— RAW DATA —
** BEGIN **

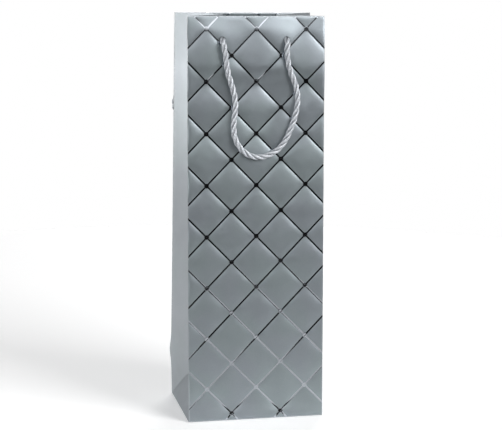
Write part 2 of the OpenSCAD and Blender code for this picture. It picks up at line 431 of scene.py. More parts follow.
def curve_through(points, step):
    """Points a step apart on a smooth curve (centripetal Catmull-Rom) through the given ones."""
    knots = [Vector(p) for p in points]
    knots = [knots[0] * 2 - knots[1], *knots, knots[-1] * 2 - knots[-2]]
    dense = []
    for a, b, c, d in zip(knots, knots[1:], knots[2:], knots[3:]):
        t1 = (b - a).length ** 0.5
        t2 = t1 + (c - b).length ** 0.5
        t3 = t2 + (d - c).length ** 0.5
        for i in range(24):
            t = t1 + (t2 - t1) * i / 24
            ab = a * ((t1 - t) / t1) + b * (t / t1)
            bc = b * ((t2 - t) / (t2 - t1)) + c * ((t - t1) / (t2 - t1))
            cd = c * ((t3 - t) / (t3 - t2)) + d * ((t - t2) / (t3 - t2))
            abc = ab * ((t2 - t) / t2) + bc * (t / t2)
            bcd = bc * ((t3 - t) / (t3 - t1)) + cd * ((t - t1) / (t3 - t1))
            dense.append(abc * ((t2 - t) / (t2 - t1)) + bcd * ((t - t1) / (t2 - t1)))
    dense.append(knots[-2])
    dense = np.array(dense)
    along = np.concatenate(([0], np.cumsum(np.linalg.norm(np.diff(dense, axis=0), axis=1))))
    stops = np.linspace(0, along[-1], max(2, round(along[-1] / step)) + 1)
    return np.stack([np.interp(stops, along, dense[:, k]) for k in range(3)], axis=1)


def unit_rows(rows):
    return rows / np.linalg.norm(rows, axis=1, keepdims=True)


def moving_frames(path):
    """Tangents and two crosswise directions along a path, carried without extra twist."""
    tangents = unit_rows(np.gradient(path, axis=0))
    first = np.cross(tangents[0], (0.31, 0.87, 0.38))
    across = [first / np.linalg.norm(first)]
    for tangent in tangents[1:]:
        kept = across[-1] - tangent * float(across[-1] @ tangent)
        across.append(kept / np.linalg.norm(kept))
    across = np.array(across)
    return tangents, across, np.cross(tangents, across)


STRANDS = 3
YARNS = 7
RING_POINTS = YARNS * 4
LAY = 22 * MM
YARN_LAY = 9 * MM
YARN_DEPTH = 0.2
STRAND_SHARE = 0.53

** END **

— AIM OF THE TASK —
Reproduce every line above without error.

— WRITTEN SOLUTION —
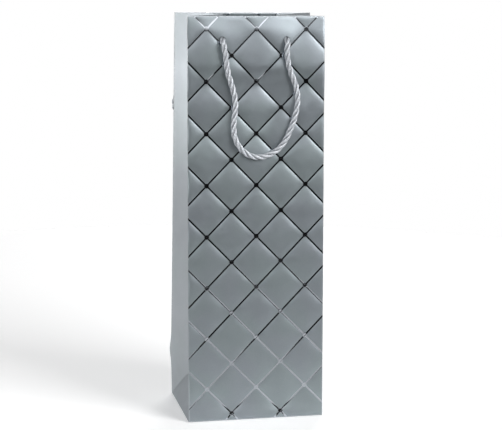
Write part 2 of the OpenSCAD and Blender code for this picture. It picks up at line 431 of scene.py. More parts follow.
def curve_through(points, step):
    """Points a step apart on a smooth curve (centripetal Catmull-Rom) through the given ones."""
    knots = [Vector(p) for p in points]
    knots = [knots[0] * 2 - knots[1], *knots, knots[-1] * 2 - knots[-2]]
    dense = []
    for a, b, c, d in zip(knots, knots[1:], knots[2:], knots[3:]):
        t1 = (b - a).length ** 0.5
        t2 = t1 + (c - b).length ** 0.5
        t3 = t2 + (d - c).length ** 0.5
        for i in range(24):
            t = t1 + (t2 - t1) * i / 24
            ab = a * ((t1 - t) / t1) + b * (t / t1)
            bc = b * ((t2 - t) / (t2 - t1)) + c * ((t - t1) / (t2 - t1))
            cd = c * ((t3 - t) / (t3 - t2)) + d * ((t - t2) / (t3 - t2))
            abc = ab * ((t2 - t) / t2) + bc * (t / t2)
            bcd = bc * ((t3 - t) / (t3 - t1)) + cd * ((t - t1) / (t3 - t1))
            dense.append(abc * ((t2 - t) / (t2 - t1)) + bcd * ((t - t1) / (t2 - t1)))
    dense.append(knots[-2])
    dense = np.array(dense)
    along = np.concatenate(([0], np.cumsum(np.linalg.norm(np.diff(dense, axis=0), axis=1))))
    stops = np.linspace(0, along[-1], max(2, round(along[-1] / step)) + 1)
    return np.stack([np.interp(stops, along, dense[:, k]) for k in range(3)], axis=1)


def unit_rows(rows):
    return rows / np.linalg.norm(rows, axis=1, keepdims=True)


def moving_frames(path):
    """Tangents and two crosswise directions along a path, carried without extra twist."""
    tangents = unit_rows(np.gradient(path, axis=0))
    first = np.cross(tangents[0], (0.31, 0.87, 0.38))
    across = [first / np.linalg.norm(first)]
    for tangent in tangents[1:]:
        kept = across[-1] - tangent * float(across[-1] @ tangent)
        across.append(kept / np.linalg.norm(kept))
    across = np.array(across)
    return tangents, across, np.cross(tangents, across)


STRANDS = 3
YARNS = 7
RING_POINTS = YARNS * 4
LAY = 22 * MM
YARN_LAY = 9 * MM
YARN_DEPTH = 0.2
STRAND_SHARE = 0.53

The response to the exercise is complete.